◆ **Given problem**: Output all of the data below exactly as given.

◆ **Dataset extract**:
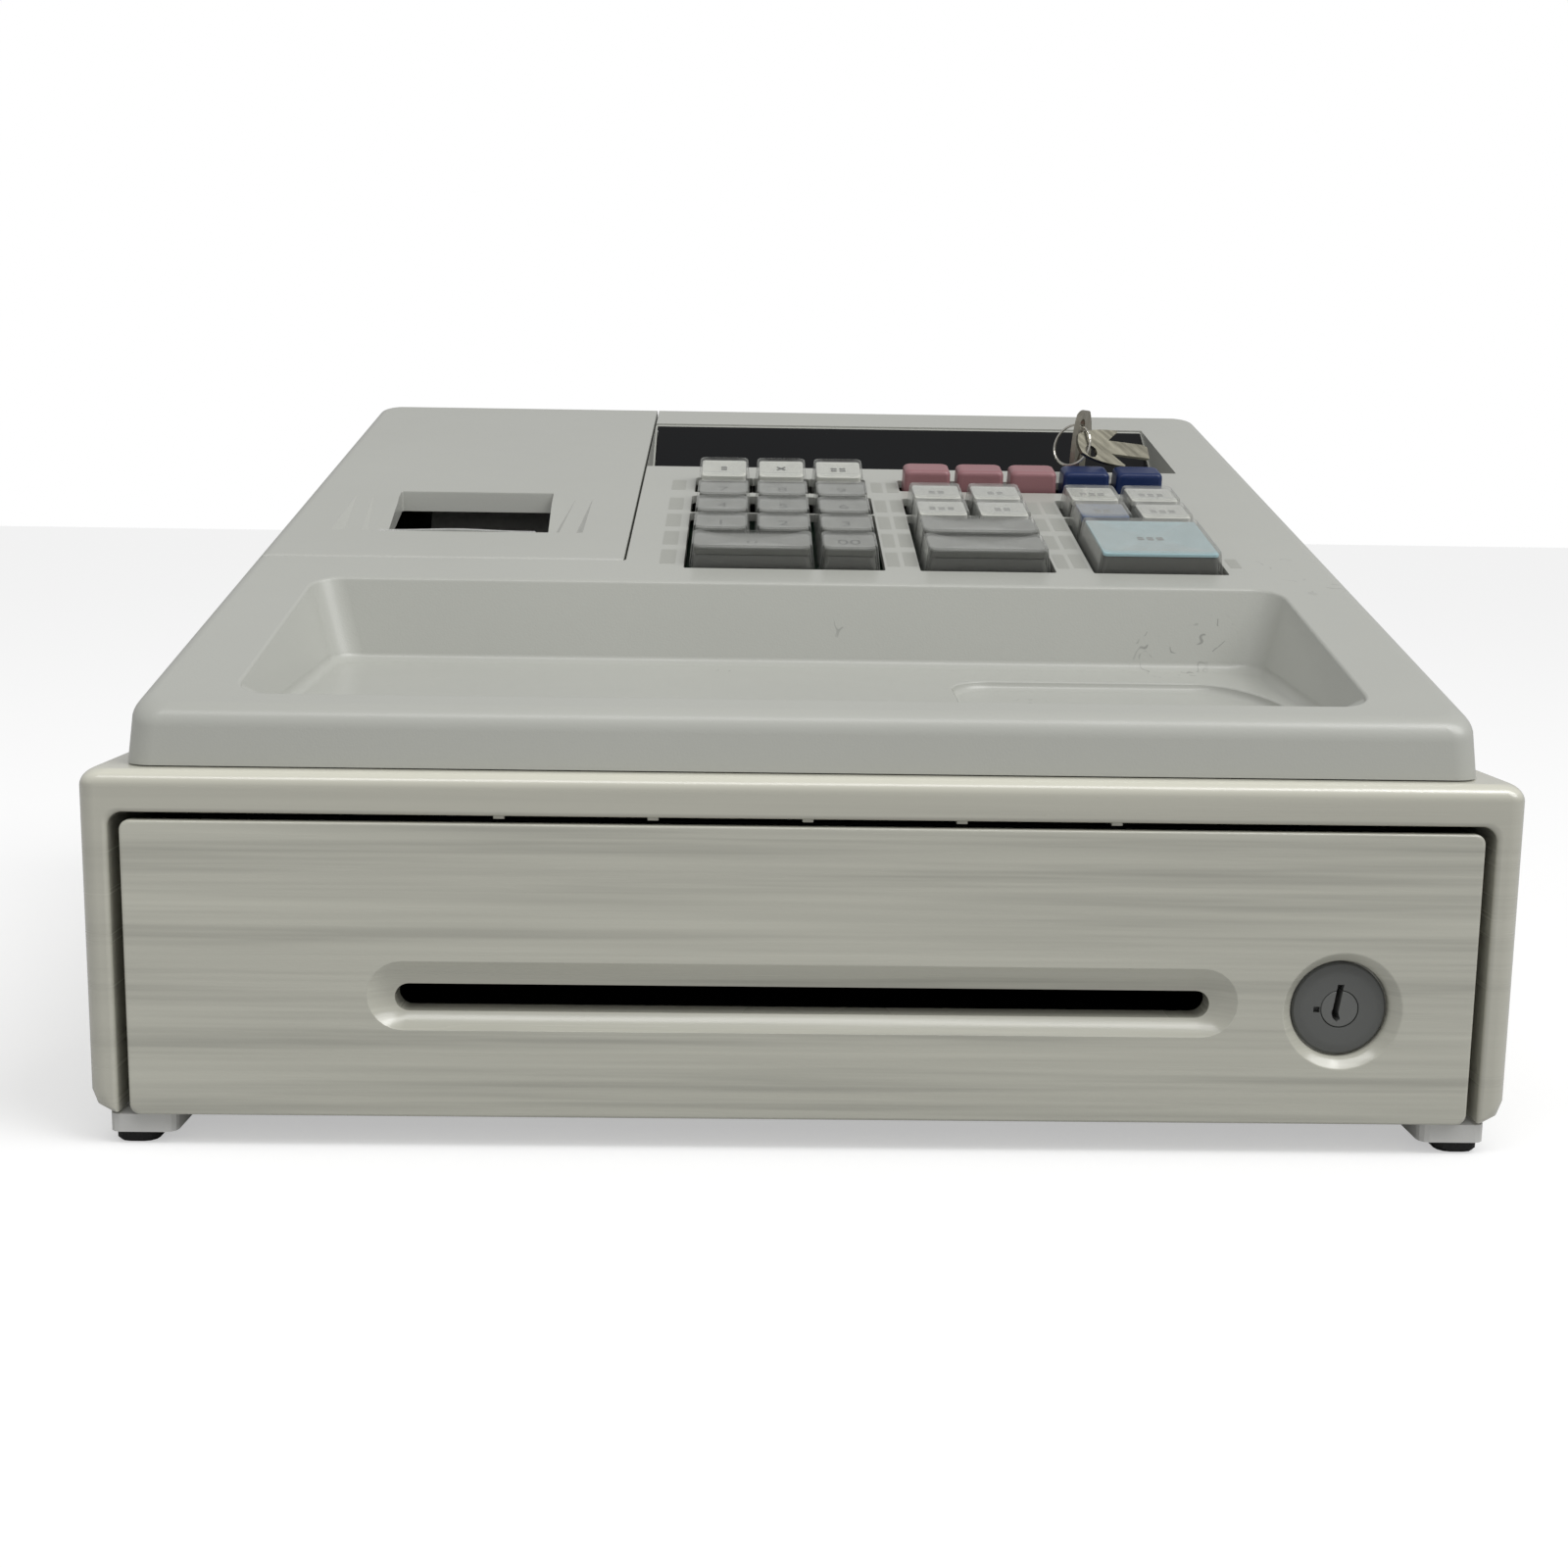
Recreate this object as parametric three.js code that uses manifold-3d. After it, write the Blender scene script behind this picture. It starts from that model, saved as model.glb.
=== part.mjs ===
// Small electronic cash register: a cash drawer in a low cabinet, with a sloped keyboard housing on top.
// Millimetres, +Z up. While drawing, y = 0 is the drawer's front face and y grows to the rear;
// the outer group then moves everything forward by half the depth, so the origin is bottom centre.
import * as THREE from 'three';
import { mergeVertices } from 'three/addons/utils/BufferGeometryUtils.js';
import Module from 'manifold-3d';

const wasm = await Module();
wasm.setup();

// ---------------------------------------------------------------- driving dimensions
const DEPTH = 355;              // overall, gland included
const GAP = 0.3;                // air between pieces that touch on the real object
const SEAM = 0.35;              // half of a visible seam

const CAB_HALF = 167.5;         // lower cabinet
const CAB_REAR = 352;
const CAB_TOP = 89.7;
const CAB_SIDE_BOTTOM = 8.5;
const CAB_WALL = 3.2;
const CAB_ROUND = 4;            // its top edge
const CAB_CORNER = 4.5;         // its upright corners
const CAB_TUCK = 4;             // how far the bottom edge is drawn in
const HARNESS_X = [60, 90];     // hole in its top for the wiring
const HARNESS_Y = [120, 150];
const GLAND_X = -120;           // where the mains lead enters the rear wall
const GLAND_Z = 52;
const GLAND_NECK_R = 5.9;
const GLAND_BORE_R = 3.6;
const FRAME_HALF = 159.7;       // the opening that the drawer's front fills
const FRAME_TOP = 79.9;
const FRAME_DEEP = 14;
const FRAME_CORNER = 3.5;
const FRAME_LIP = 1.2;

const BASE_FRONT = 16;          // moulded base inside the cabinet
const BASE_HALF = 162.6;
const BASE_Z = [4.6, 7.2];
const FLANGE_X = [161.2, 163.9];
const FLANGE_TOP = 26;
const RAIL_X = 118;
const RAIL_TOP = 9.1;
const BOSS_X = [147.6, 163.4];
const BOSS_BOTTOM = 3.1;
const BOSS_LONG = 30;
const FOOT_X = 157.7;
const FOOT_Y = [13, 317];
const FOOT_TALL = 2.8;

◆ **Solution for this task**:
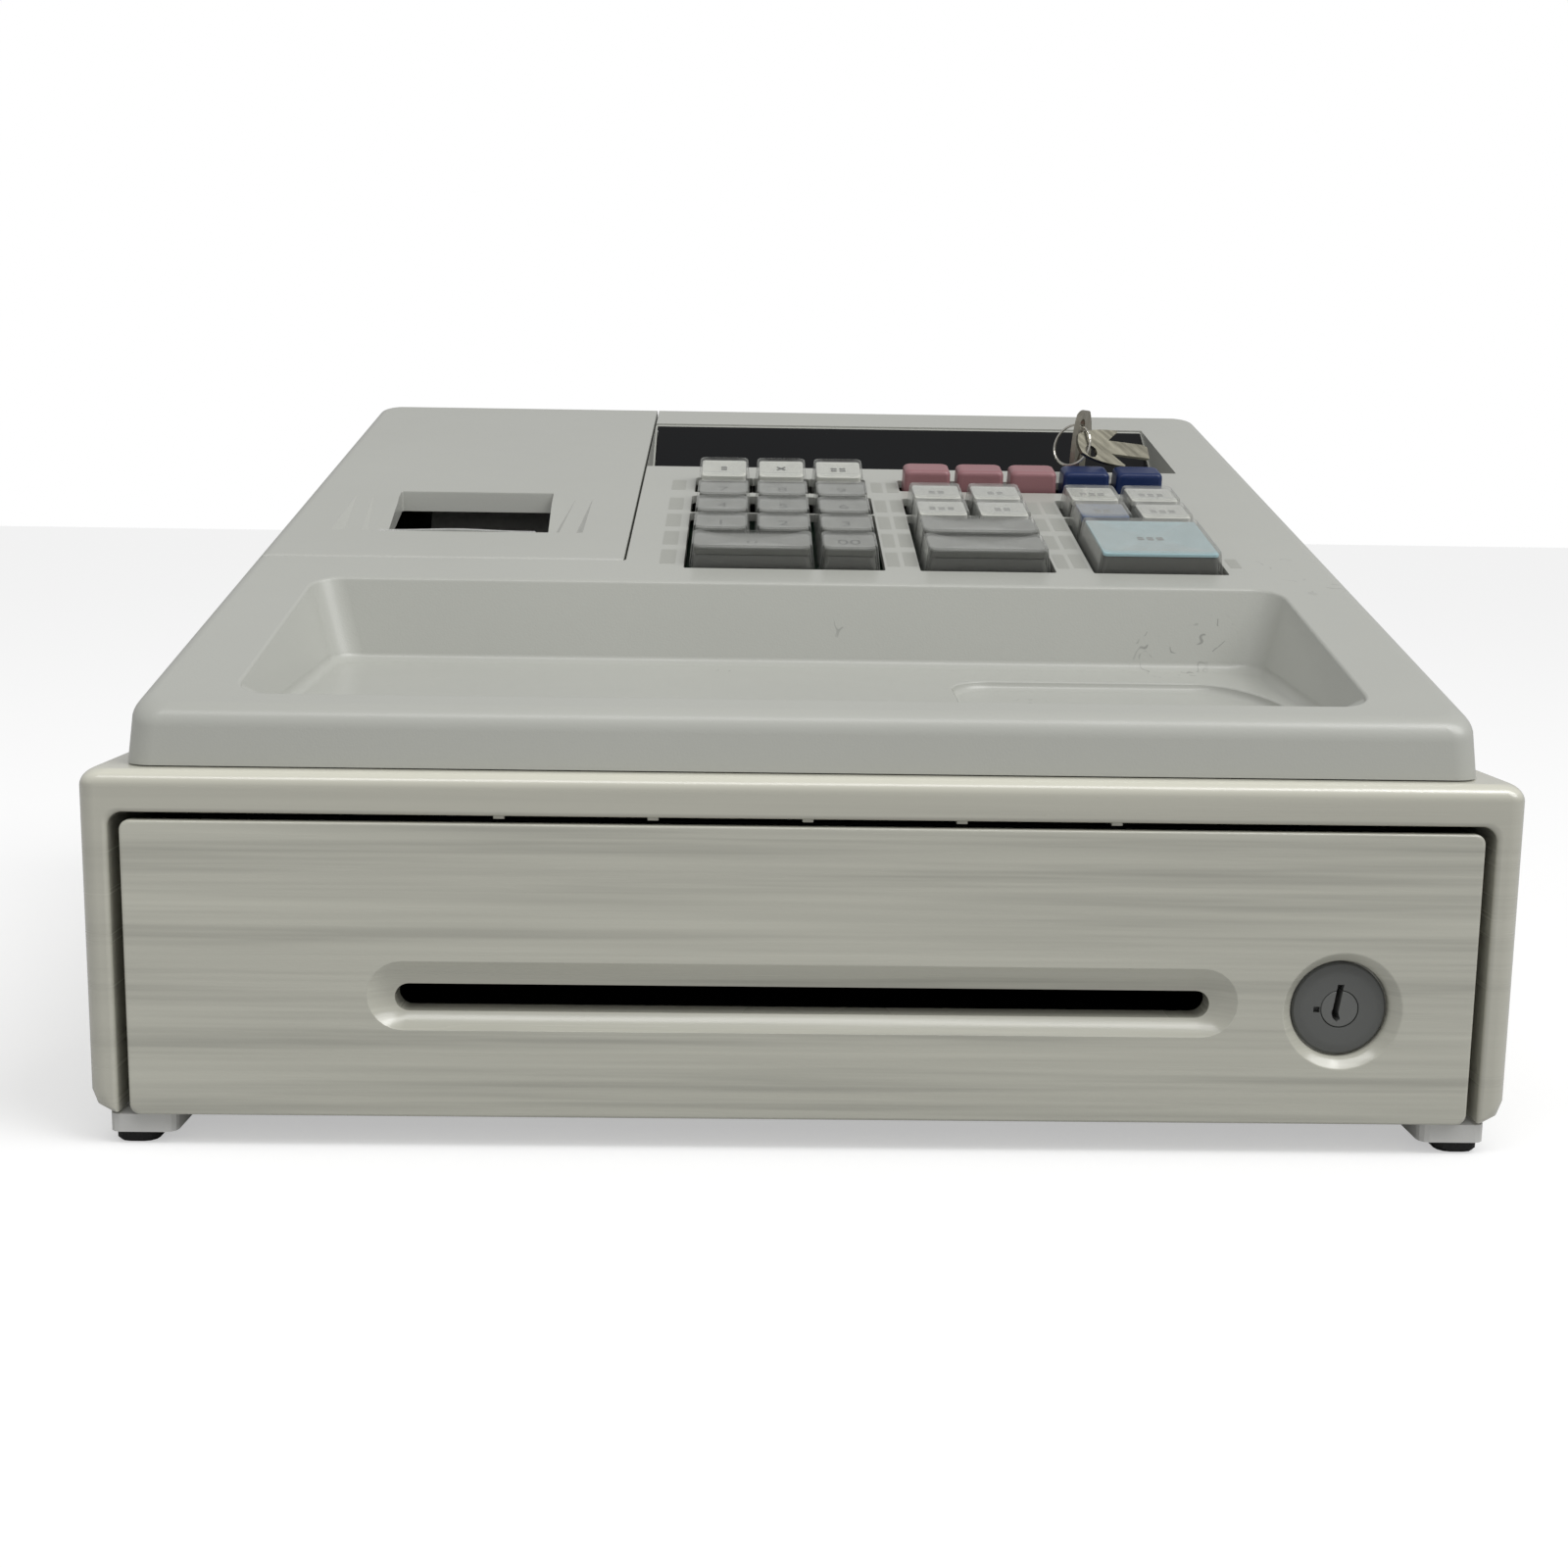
Recreate this object as parametric three.js code that uses manifold-3d. After it, write the Blender scene script behind this picture. It starts from that model, saved as model.glb.
=== part.mjs ===
// Small electronic cash register: a cash drawer in a low cabinet, with a sloped keyboard housing on top.
// Millimetres, +Z up. While drawing, y = 0 is the drawer's front face and y grows to the rear;
// the outer group then moves everything forward by half the depth, so the origin is bottom centre.
import * as THREE from 'three';
import { mergeVertices } from 'three/addons/utils/BufferGeometryUtils.js';
import Module from 'manifold-3d';

const wasm = await Module();
wasm.setup();

// ---------------------------------------------------------------- driving dimensions
const DEPTH = 355;              // overall, gland included
const GAP = 0.3;                // air between pieces that touch on the real object
const SEAM = 0.35;              // half of a visible seam

const CAB_HALF = 167.5;         // lower cabinet
const CAB_REAR = 352;
const CAB_TOP = 89.7;
const CAB_SIDE_BOTTOM = 8.5;
const CAB_WALL = 3.2;
const CAB_ROUND = 4;            // its top edge
const CAB_CORNER = 4.5;         // its upright corners
const CAB_TUCK = 4;             // how far the bottom edge is drawn in
const HARNESS_X = [60, 90];     // hole in its top for the wiring
const HARNESS_Y = [120, 150];
const GLAND_X = -120;           // where the mains lead enters the rear wall
const GLAND_Z = 52;
const GLAND_NECK_R = 5.9;
const GLAND_BORE_R = 3.6;
const FRAME_HALF = 159.7;       // the opening that the drawer's front fills
const FRAME_TOP = 79.9;
const FRAME_DEEP = 14;
const FRAME_CORNER = 3.5;
const FRAME_LIP = 1.2;

const BASE_FRONT = 16;          // moulded base inside the cabinet
const BASE_HALF = 162.6;
const BASE_Z = [4.6, 7.2];
const FLANGE_X = [161.2, 163.9];
const FLANGE_TOP = 26;
const RAIL_X = 118;
const RAIL_TOP = 9.1;
const BOSS_X = [147.6, 163.4];
const BOSS_BOTTOM = 3.1;
const BOSS_LONG = 30;
const FOOT_X = 157.7;
const FOOT_Y = [13, 317];
const FOOT_TALL = 2.8;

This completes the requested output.